*Object data in JSON:*
·····

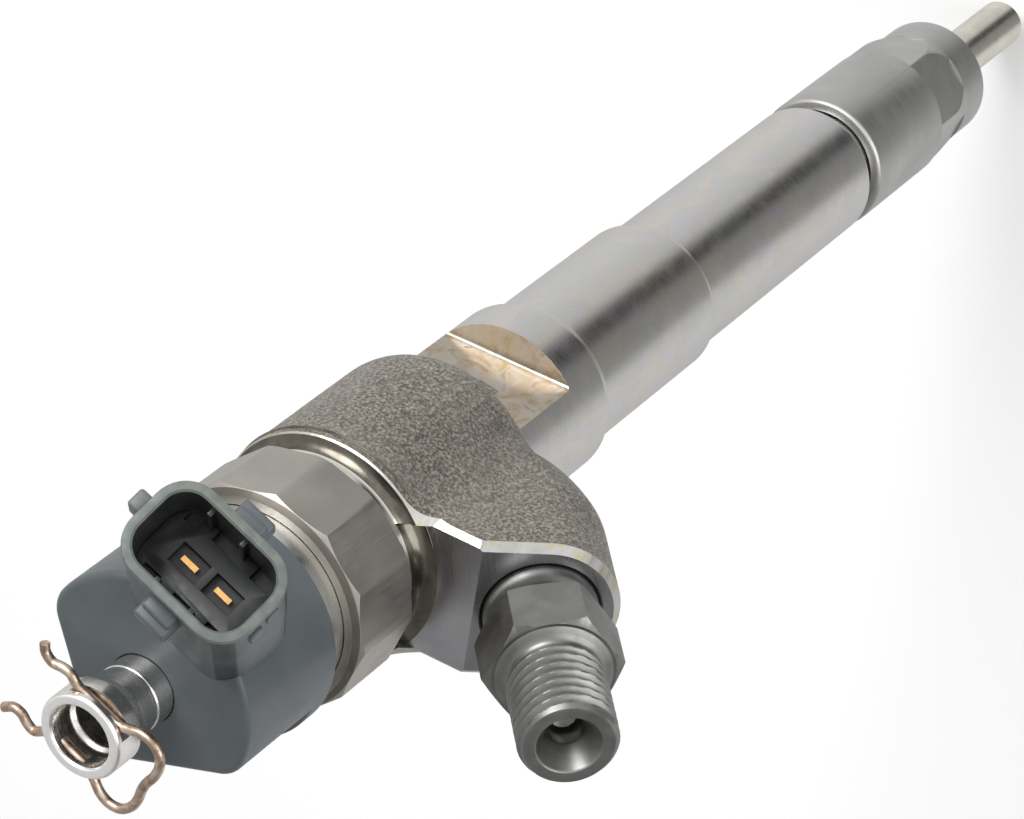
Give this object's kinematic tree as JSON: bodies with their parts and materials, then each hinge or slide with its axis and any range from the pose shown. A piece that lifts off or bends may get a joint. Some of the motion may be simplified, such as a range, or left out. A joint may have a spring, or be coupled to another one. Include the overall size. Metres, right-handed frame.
{
  "type": "fuel injector",
  "caption": "Solenoid common-rail diesel injector: slim stepped barrel, forged head with side inlet fitting, plastic plug cap, clipped return port.",
  "frame": {"origin": "centre of the nozzle nut lower face, where the injector seats in the cylinder head", "axes": "+Z along the injector axis from nozzle to solenoid; the high-pressure inlet leans out towards -X; the clamp flats face +Y and -Y"},
  "size_m": [0.0614, 0.0501, 0.2394],
  "materials": {
    "forging": "blasted steel forging with ground and machined surfaces",
    "ground_steel": "fine ground bearing steel",
    "nut_steel": "satin grey steel",
    "nozzle_steel": "ground steel, slightly straw coloured",
    "fitting_steel": "dark phosphated steel",
    "union_steel": "brushed grey-brown steel",
    "port_steel": "bright turned steel",
    "spring_steel": "oil-tempered spring wire",
    "core_iron": "pressed soft-magnetic iron",
    "cap_plastic": "blue-grey glass-filled nylon",
    "bobbin_plastic": "black nylon",
    "coil_copper": "enamelled copper wire",
    "terminal_copper": "tinned copper alloy with a warm lustre",
    "seal_rubber": "fluoro rubber",
    "clip_wire": "bronze-coated spring wire"
  },
  "bodies": {
    "injector": {"injector_body": "forging", "inlet_fitting": "fitting_steel", "edge_filter": "ground_steel", "nozzle_nut": "nut_steel", "nozzle_body": "nozzle_steel", "nozzle_dowels": "ground_steel", "nozzle_spring": "spring_steel", "nozzle_spring_shim": "ground_steel", "valve_body": "ground_steel", "valve_seal_ring": "ground_steel", "valve_nut": "ground_steel", "armature_guide": "ground_steel", "overtravel_spring": "spring_steel", "lift_shim": "ground_steel", "solenoid_spring": "spring_steel", "solenoid_spring_shim": "ground_steel", "solenoid_sleeve": "port_steel", "magnet_core": "core_iron", "coil_bobbin": "bobbin_plastic", "coil_winding": "coil_copper", "solenoid_o_ring": "seal_rubber", "union_nut": "union_steel", "connector_cap": "cap_plastic", "terminal_pins": "terminal_copper", "return_port": "port_steel"},
    "needle": {"nozzle_needle": "ground_steel"},
    "piston": {"spring_seat": "ground_steel", "control_piston": "ground_steel"},
    "armature": {"armature_pin": "ground_steel", "lock_washer": "ground_steel", "armature_plate": "core_iron", "valve_ball": "ground_steel", "ball_holder": "ground_steel"},
    "clip": {"port_clip": "clip_wire"}
  },
  "joints": [
    {"name": "piston_lift", "type": "slide", "parent": "injector", "child": "piston", "axis": [0, 0, 1], "range_m": [0, 0.00025], "stiffness_N_per_m": 20000, "springref_m": -0.0015, "deforming": ["nozzle_spring"]},
    {"name": "needle_lift", "type": "slide", "parent": "injector", "child": "needle", "axis": [0, 0, 1], "range_m": [0, 0.00025]},
    {"name": "armature_lift", "type": "slide", "parent": "injector", "child": "armature", "axis": [0, 0, 1], "range_m": [0, 0.00006], "stiffness_N_per_m": 30000, "springref_m": -0.001, "deforming": ["solenoid_spring", "overtravel_spring"]},
    {"name": "clip_slide", "type": "slide", "parent": "injector", "child": "clip", "axis": [-0.9205, 0.3907, 0], "range_m": [0, 0.0025]}
  ],
  "couplings": [
    {"joint": "needle_lift", "follows": "piston_lift", "ratio": 1}
  ]
}
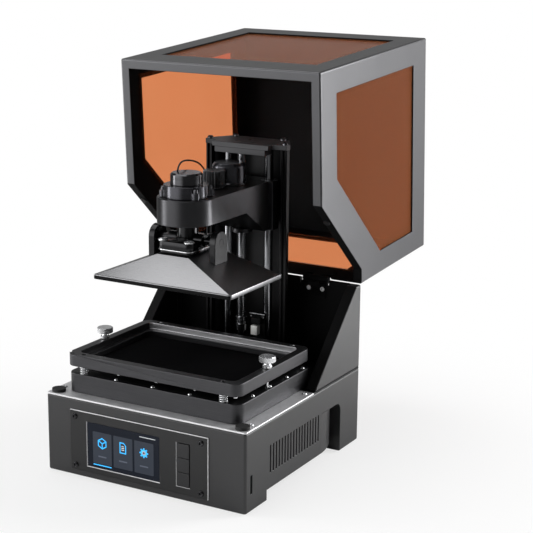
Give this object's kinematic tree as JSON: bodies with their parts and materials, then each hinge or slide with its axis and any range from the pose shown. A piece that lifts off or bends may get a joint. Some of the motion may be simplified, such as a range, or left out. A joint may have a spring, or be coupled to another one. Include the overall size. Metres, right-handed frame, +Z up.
{
  "type": "resin printer",
  "caption": "Desktop resin printer with touch screen, sprung vat, build plate on a lead-screw arm and a hinged hood with amber windows.",
  "frame": {"origin": "centre of the base's footprint on the table, under the rubber feet", "axes": "+X to the printer's right, +Y to its back, +Z up"},
  "size_m": [0.2, 0.348, 0.3612],
  "materials": {
    "black_coat": "satin black powder coat with a fine grain",
    "black_rubber": "matt black rubber",
    "bright_deck": "finely brushed bright plate",
    "black_screws": "blackened steel",
    "panel_black": "smooth matt black laminate",
    "screen_glass": null,
    "circuit_board": "green solder mask",
    "key_plastic": "matt black plastic",
    "motor_steel": "dark laminated steel with bright ends",
    "bare_aluminium": "bare machined aluminium",
    "reflector": "polished reflector sheet",
    "socket_plastic": "black moulded plastic",
    "block_black": "satin black coat",
    "exposure_glass": "dark polished glass",
    "bright_steel": "ground bright steel",
    "vat_anodised": "black anodised, finely blasted",
    "clear_film": "clear fluoropolymer film",
    "ring_black": "black anodised",
    "polished_screw": "polished nickel plate",
    "tower_anodised": "black anodised extrusion",
    "dark_steel": "dark oiled steel",
    "white_plastic": "white moulded plastic",
    "arm_coat": "satin black coat on cast aluminium",
    "brass_nut": "machined brass",
    "collar_black": "black anodised, turned",
    "cap_metal": "grey anodised, turned",
    "knob_black": "satin black moulded plastic",
    "head_black": "satin black coat",
    "plate_aluminium": "finely brushed aluminium",
    "panel_steel": "satin black coat with a bright folded top edge",
    "hinge_steel": "blackened hinge with bright screws",
    "hinge_black": "blackened steel",
    "hood_coat": "satin black powder coat with a fine grain",
    "amber_window": "clear orange acrylic, polished",
    "lead_jacket": "thin black jacket"
  },
  "bodies": {
    "base": {"base_shell": "black_coat", "bottom_plate": "black_coat", "rubber_pads": "black_rubber", "deck_plate": "bright_deck", "cover_screws": "black_screws", "panel_plate": "panel_black", "touch_screen": "screen_glass", "panel_boards": "circuit_board", "mainboard": "circuit_board", "stepper_motor": "motor_steel", "uv_lamp": "bare_aluminium", "lamp_reflector": "reflector", "fan_frame": "socket_plastic", "rear_sockets": "socket_plastic", "lcd_block": "block_black", "lcd_panel": "exposure_glass", "guide_pins": "bright_steel", "vat_springs": "bright_steel", "tower_extrusion": "tower_anodised", "guide_rods": "bright_steel", "tower_top_plate": "tower_anodised", "tower_top_screws": "dark_steel", "limit_switch": "white_plastic", "rear_housing": "black_coat", "back_panel": "panel_steel", "wall_hinges": "hinge_steel", "hinge_pins": "bright_steel"},
    "hood": {"hood_frame": "hood_coat", "hood_windows": "amber_window", "hood_bumpers": "black_rubber", "hood_hinges": "hinge_black"},
    "carriage": {"carriage": "arm_coat", "rod_bushes": "bare_aluminium", "lead_nut": "brass_nut", "arm": "arm_coat", "sensor_collar": "collar_black", "sensor_cap": "cap_metal", "collar_screws": "dark_steel", "levelling_head": "head_black", "levelling_screws": "polished_screw", "tilt_shaft": "bright_steel", "sensor_lead": "lead_jacket"},
    "screw": {"motor_coupling": "bare_aluminium", "lead_screw": "bright_steel"},
    "vat": {"vat_frame": "vat_anodised", "vat_film": "clear_film", "film_ring": "ring_black", "film_ring_screws": "bright_steel"},
    "thumbscrew_left": {"thumbscrew_left": "polished_screw"},
    "thumbscrew_right": {"thumbscrew_right": "polished_screw"},
    "key_top": {"key_top": "key_plastic"},
    "key_middle": {"key_middle": "key_plastic"},
    "key_bottom": {"key_bottom": "key_plastic"},
    "plate_lock_knob": {"plate_lock_knob": "knob_black"},
    "arm_lock_knob": {"arm_lock_knob": "knob_black"},
    "plate": {"plate_bracket": "head_black", "build_plate": "plate_aluminium"},
    "fan_rotor": {"fan_rotor": "socket_plastic"},
    "switch_rocker": {"switch_rocker": "key_plastic"}
  },
  "joints": [
    {"name": "hood_swing", "type": "hinge", "parent": "base", "child": "hood", "pos_m": [0, 0.1015, 0.1484], "axis": [1, 0, 0], "range_deg": [0, 86.5]},
    {"name": "arm_lift", "type": "slide", "parent": "base", "child": "carriage", "axis": [0, 0, 1], "range_m": [-0.073, 0.018]},
    {"name": "lead_screw_spin", "type": "hinge", "parent": "base", "child": "screw", "pos_m": [0, 0.059, 0.15], "axis": [0, 0, 1], "range_deg": [-820, 3300]},
    {"name": "plate_tilt", "type": "hinge", "parent": "carriage", "child": "plate", "pos_m": [0, -0.032, 0.205], "axis": [1, 0, 0], "range_deg": [-1.5, 1.5]},
    {"name": "plate_lock_turn", "type": "hinge", "parent": "carriage", "child": "plate_lock_knob", "pos_m": [0, 0.0105, 0.25], "axis": [0, 0, 1], "continuous": true},
    {"name": "arm_lock_turn", "type": "hinge", "parent": "carriage", "child": "arm_lock_knob", "pos_m": [0, 0.036, 0.25], "axis": [0, 0, 1], "continuous": true},
    {"name": "vat_press", "type": "slide", "parent": "base", "child": "vat", "axis": [0, 0, 1], "range_m": [-0.0015, 0], "stiffness_N_per_m": 2400, "springref_m": 0.004, "deforming": ["vat_springs"]},
    {"name": "thumbscrew_left_turn", "type": "hinge", "parent": "base", "child": "thumbscrew_left", "pos_m": [-0.083, -0.03905, 0.11], "axis": [0, 0, 1], "continuous": true},
    {"name": "thumbscrew_right_turn", "type": "hinge", "parent": "base", "child": "thumbscrew_right", "pos_m": [0.083, -0.03905, 0.11], "axis": [0, 0, 1], "continuous": true},
    {"name": "key_top_press", "type": "slide", "parent": "base", "child": "key_top", "axis": [0, 1, 0], "range_m": [0, 0.0006], "stiffness_N_per_m": 800, "springref_m": -0.0006},
    {"name": "key_middle_press", "type": "slide", "parent": "base", "child": "key_middle", "axis": [0, 1, 0], "range_m": [0, 0.0006], "stiffness_N_per_m": 800, "springref_m": -0.0006},
    {"name": "key_bottom_press", "type": "slide", "parent": "base", "child": "key_bottom", "axis": [0, 1, 0], "range_m": [0, 0.0006], "stiffness_N_per_m": 800, "springref_m": -0.0006},
    {"name": "switch_rock", "type": "hinge", "parent": "base", "child": "switch_rocker", "pos_m": [0.042, 0.1015, 0.028], "axis": [1, 0, 0], "range_deg": [-14, 0]},
    {"name": "fan_spin", "type": "hinge", "parent": "base", "child": "fan_rotor", "pos_m": [-0.05, 0.096, 0.041], "axis": [0, 1, 0], "continuous": true}
  ],
  "couplings": [
    {"joint": "lead_screw_spin", "follows": "arm_lift", "rad_per_m": -785.4}
  ]
}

·····

Report every line containing the word "each" from the listing above.

*SOLUTION TO THIS TASK:*
Give this object's kinematic tree as JSON: bodies with their parts and materials, then each hinge or slide with its axis and any range from the pose shown. A piece that lifts off or bends may get a joint. Some of the motion may be simplified, such as a range, or left out. A joint may have a spring, or be coupled to another one. Include the overall size. Metres, right-handed frame.
Give this object's kinematic tree as JSON: bodies with their parts and materials, then each hinge or slide with its axis and any range from the pose shown. A piece that lifts off or bends may get a joint. Some of the motion may be simplified, such as a range, or left out. A joint may have a spring, or be coupled to another one. Include the overall size. Metres, right-handed frame, +Z up.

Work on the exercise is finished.